Saya ditinggal di situ. Saya ngobrol dengan tiga petugas jaga: dua kulit putih seperti sosok di di film cowboy, satu kulit hitam kekar.
Saya perkenalkan diri: dari Indonesia, steman calon juri yang akan diwawancara. Mereka menyambut baik. Boleh masuk. Diminta duduk di kursi panjang di koridor dalam.
Saya pun duduk di situ. Lorong ini lebar. Sekitar 6 meter. Tidak terasa sebagai lorong. Beberapa kursi panjang ada di kiri lorong. Kanannya kosong. Banyak display di dinding kanan: termasuk jejeran foto-foto anggota asosiasi pengacara di wilayah itu.
Saya pun berdiri. Pilih lihat-lihat display itu. Lalu mengintip sana-sini. Di kanan-kiri lorong ada beberapa pintu. Itulah pintu masuk ruang-ruang sidang pengadilan. Salah satunya lebih besar. Susunannya mirip yang di ruang pengadilan Presiden Trump di New York yang pernah saya lihat.
Kian lama kian banyak yang duduk di kursi panjang. Saya bertanya ke wanita setengah baya di kursi itu. Dia kulit putih. Blonde. Modis. Dia menjawab: dia juga datang untuk wawancara jadi juri.
Kursi panjang pun tidak cukup. Banyak yang berdiri. Salah satunya: wanita yang lagi hamil tua. Pun dalam kondisi seperti itu dia harus datang: agar tidak kena pasal contempt of court.
Saya hitung: 40 orang. Padahal yang diperlukan hanya 13 saja: 12 sebagai juri, satu cadangan. Atau ini untuk dua atau tiga tim juri?
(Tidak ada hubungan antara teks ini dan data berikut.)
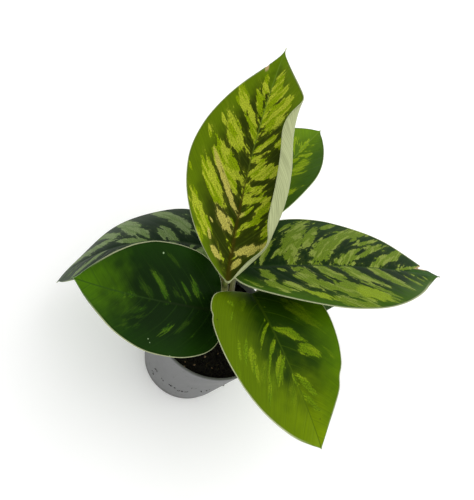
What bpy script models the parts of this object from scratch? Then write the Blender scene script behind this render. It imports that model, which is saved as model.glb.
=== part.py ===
"""A young homalomena with patterned leaves, growing in a small nursery pot.

Frame: metres, +Z up, origin in the middle of the pot's flat underside.
Each leaf is a blade and its stalk in one solid. The stalks stand in sockets
in a short fleshy crown, and the crown stands in a plain hole in the soil.
"""
import math
from dataclasses import dataclass

import bpy
import numpy as np

MM = 0.001

# Air left between pieces that touch
GAP = 0.3 * MM

# Pot: a thin-walled round nursery pot that widens upward
POT_HEIGHT = 53 * MM
RIM_RADIUS = 30 * MM
BASE_RADIUS = 21.6 * MM
WALL = 0.9 * MM
FLOOR = 1.2 * MM
FOOT_HEIGHT = 5 * MM
FOOT_STEP = 0.4 * MM
LIP_HEIGHT = 2.4 * MM
LIP_STEP = 0.4 * MM
EDGE = 0.3 * MM
POT_SIDES = 48
DRAIN_HOLES = 4
DRAIN_RADIUS = 2.5 * MM
DRAIN_OFFSET = 13 * MM
DRAIN_SIDES = 12

# Soil: fills the pot to a little below the rim. Its uneven top is a sum of
# waves, each with its number of radians per rim radius along x and along y,
# its phase and its share of the roughness.
SOIL_HEIGHT = 49 * MM
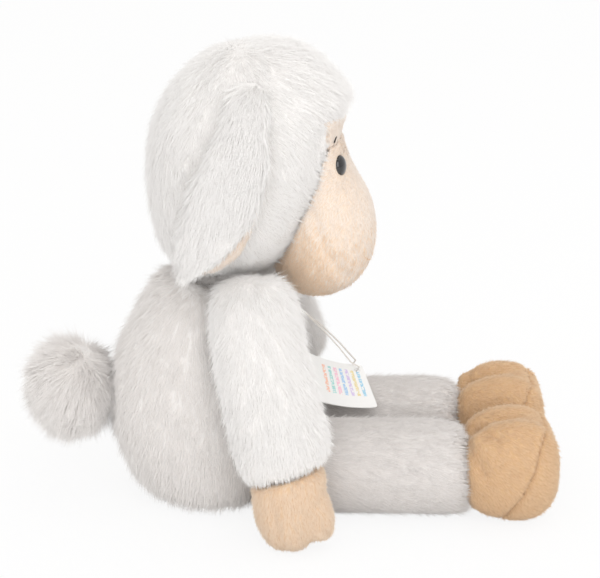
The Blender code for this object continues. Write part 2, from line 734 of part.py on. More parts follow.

Tepat pukul 09.00 mereka antre masuk salah satu ruangan. Di pintu masuk mereka ditanya nama, lalu dicocokkan dengan daftar. Lantas diberi kartu nomor. John dapat nomor 45 dari total 48 orang calon juri.
Di dalam ruangan mereka duduk di kursi yang dijejer seperti dalam kelas. Saya bisa mengintip karena pintu terbuka.
Di ruang itulah dijelaskan tata cara wawancara. Lalu pintu ditutup.
Sesaat kemudian Si hamil tua keluar dari ruangan. Boleh tidak jadi juri. Dia mungkin akan melahirkan saat persidangan berlangsung.
Lalu ada lagi yang keluar. Juga wanita. Dia dokter. Sudah terikat janji melakukan operasi bedah jantung sore itu.
Tidak sampai satu jam, banyak orang keluar dari ruangan. Termasuk John. Ia mengepalkan tangan sambil tersenyum lebar. Belum sampai pada nomor urutnya, 13 nama sudah didapat.
Di mobil John bercerita: begitu tahu kisi-kisi persidangan itu untuk perkara apa, John langsung punya ide untuk tidak terpilih.
Calon juri memang tidak diberi tahu perkaranya nanti soal apa. Tapi John menangkap kisi-kisinya: yang salah satu keluarganya menjadi polisi diminta angkat tangan. Beberapa orang angkat tangan. Mereka dianggap tidak memenuhi syarat. Berarti, pikir John, ini perkara penjahat yang melawan polisi.
Maka langsung terpikir oleh John bahwa ia juga bisa tidak memenuhi syarat. Ia pernah menjadi polisi militer. Pasti pro-polisi. Yakni ketika ia menjadi tentara di masa muda dulu.